===== Dataset section

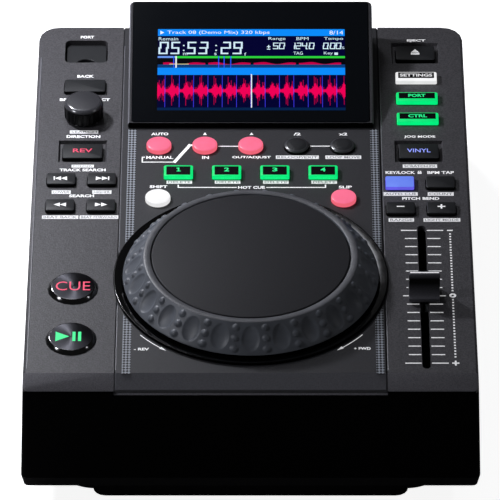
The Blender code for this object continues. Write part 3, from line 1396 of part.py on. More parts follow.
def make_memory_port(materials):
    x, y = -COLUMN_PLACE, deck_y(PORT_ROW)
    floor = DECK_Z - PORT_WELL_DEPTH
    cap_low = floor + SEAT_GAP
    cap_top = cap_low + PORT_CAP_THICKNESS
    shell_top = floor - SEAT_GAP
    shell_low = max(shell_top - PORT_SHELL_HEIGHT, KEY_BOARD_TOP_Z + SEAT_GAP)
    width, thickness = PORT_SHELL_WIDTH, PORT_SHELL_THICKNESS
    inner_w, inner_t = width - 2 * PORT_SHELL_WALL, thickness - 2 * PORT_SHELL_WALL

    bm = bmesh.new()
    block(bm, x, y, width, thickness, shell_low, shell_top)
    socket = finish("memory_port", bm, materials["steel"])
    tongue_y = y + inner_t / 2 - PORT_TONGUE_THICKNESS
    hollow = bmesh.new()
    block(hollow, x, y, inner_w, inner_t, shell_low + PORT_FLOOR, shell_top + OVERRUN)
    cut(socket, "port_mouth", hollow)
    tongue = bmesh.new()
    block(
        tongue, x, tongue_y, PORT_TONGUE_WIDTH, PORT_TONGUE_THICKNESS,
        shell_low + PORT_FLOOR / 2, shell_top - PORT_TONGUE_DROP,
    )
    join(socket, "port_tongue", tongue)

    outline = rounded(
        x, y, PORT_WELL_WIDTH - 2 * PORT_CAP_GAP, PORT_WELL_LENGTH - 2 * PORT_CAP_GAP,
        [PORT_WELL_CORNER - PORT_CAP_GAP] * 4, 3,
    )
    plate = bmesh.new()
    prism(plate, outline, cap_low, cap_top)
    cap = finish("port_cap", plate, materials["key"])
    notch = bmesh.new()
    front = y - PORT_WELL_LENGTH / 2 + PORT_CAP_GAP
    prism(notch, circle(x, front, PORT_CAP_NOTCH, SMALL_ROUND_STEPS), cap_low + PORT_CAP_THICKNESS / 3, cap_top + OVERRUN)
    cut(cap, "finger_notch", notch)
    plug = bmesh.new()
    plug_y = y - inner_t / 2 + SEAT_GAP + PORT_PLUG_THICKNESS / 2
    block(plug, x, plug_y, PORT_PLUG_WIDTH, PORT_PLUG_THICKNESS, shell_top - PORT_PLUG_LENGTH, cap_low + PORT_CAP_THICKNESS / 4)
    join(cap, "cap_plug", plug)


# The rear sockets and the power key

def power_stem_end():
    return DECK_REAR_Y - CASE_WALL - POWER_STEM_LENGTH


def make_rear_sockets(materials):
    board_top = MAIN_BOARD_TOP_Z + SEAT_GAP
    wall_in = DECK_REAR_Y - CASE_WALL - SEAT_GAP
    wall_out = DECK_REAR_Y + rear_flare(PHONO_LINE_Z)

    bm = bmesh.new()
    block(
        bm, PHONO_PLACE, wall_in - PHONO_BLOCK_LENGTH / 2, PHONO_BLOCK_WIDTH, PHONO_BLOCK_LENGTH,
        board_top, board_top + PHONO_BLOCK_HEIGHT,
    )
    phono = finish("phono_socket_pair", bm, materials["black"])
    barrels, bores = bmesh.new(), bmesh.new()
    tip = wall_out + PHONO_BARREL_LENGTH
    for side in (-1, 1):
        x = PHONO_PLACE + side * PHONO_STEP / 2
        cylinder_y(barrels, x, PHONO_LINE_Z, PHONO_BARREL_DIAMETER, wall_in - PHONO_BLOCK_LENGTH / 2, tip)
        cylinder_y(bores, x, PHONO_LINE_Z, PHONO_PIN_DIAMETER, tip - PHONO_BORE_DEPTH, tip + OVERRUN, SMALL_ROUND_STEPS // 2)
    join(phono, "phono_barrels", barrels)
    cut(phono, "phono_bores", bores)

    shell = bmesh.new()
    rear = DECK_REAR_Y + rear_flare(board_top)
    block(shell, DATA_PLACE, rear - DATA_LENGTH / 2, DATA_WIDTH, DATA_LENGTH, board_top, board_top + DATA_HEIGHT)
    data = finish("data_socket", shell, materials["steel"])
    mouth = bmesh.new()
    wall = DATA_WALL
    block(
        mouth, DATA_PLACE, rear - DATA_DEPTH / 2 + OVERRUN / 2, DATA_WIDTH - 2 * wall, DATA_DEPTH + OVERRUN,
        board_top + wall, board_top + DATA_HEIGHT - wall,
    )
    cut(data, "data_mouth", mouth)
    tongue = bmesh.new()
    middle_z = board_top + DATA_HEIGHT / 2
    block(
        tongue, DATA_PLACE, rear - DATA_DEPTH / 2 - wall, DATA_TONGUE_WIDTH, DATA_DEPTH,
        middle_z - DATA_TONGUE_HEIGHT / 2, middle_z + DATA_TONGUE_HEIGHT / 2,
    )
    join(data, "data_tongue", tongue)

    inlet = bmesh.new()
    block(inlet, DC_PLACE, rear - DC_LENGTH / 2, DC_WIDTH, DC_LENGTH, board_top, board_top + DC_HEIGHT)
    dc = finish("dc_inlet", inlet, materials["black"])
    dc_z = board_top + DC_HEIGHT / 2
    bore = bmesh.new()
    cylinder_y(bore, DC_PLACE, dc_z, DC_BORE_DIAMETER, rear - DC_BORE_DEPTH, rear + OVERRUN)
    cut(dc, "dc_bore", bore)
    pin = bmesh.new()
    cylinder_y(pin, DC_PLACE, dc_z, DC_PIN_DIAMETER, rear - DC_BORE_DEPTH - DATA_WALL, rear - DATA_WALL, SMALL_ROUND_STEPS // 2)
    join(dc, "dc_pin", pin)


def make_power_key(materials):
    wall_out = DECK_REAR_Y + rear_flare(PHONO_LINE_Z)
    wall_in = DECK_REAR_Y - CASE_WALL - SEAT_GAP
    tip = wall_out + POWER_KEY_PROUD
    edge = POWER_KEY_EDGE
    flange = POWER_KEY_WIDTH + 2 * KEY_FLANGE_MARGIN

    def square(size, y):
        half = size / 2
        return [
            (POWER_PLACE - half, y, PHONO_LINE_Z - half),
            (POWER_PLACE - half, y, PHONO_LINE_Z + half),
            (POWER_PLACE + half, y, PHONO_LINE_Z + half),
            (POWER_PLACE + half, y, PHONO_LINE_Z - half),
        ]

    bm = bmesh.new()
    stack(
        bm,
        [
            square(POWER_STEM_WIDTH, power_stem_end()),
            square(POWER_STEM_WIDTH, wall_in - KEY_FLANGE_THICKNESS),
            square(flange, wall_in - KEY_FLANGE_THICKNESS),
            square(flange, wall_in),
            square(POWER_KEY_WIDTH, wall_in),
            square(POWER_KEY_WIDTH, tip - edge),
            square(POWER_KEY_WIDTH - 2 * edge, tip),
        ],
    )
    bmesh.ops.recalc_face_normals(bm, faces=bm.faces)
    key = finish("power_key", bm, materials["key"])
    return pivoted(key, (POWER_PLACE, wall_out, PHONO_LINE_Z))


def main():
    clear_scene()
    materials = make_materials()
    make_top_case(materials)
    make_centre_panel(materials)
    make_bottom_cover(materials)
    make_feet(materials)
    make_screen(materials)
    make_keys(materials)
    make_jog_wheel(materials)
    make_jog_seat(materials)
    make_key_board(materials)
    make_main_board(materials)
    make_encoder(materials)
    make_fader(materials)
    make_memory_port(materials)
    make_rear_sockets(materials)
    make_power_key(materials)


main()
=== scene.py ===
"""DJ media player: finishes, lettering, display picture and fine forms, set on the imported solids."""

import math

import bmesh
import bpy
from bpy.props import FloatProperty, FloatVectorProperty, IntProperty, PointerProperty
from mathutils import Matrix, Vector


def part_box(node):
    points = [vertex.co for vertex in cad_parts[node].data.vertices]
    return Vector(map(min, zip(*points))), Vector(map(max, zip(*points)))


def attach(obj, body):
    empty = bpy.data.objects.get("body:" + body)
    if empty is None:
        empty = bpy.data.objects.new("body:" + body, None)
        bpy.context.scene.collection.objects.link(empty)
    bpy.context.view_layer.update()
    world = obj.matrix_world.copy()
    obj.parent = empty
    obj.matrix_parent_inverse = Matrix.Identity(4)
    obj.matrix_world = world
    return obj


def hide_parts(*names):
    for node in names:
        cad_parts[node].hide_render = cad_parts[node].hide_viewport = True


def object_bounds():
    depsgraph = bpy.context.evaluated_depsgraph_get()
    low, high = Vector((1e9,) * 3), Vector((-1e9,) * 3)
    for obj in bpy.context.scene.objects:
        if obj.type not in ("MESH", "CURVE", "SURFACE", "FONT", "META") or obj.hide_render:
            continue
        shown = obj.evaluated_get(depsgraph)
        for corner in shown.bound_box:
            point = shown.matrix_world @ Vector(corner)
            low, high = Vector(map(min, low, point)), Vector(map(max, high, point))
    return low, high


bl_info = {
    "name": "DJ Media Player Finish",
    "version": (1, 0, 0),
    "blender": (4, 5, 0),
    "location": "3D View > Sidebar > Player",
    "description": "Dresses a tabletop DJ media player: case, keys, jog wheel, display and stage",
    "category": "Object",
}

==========

**Written problem**
Check every line for "return" and show the ones that have it.

**Result**
    return DECK_REAR_Y - CASE_WALL - POWER_STEM_LENGTH
        return [
    return pivoted(key, (POWER_PLACE, wall_out, PHONO_LINE_Z))
    return Vector(map(min, zip(*points))), Vector(map(max, zip(*points)))
    return obj
    return low, high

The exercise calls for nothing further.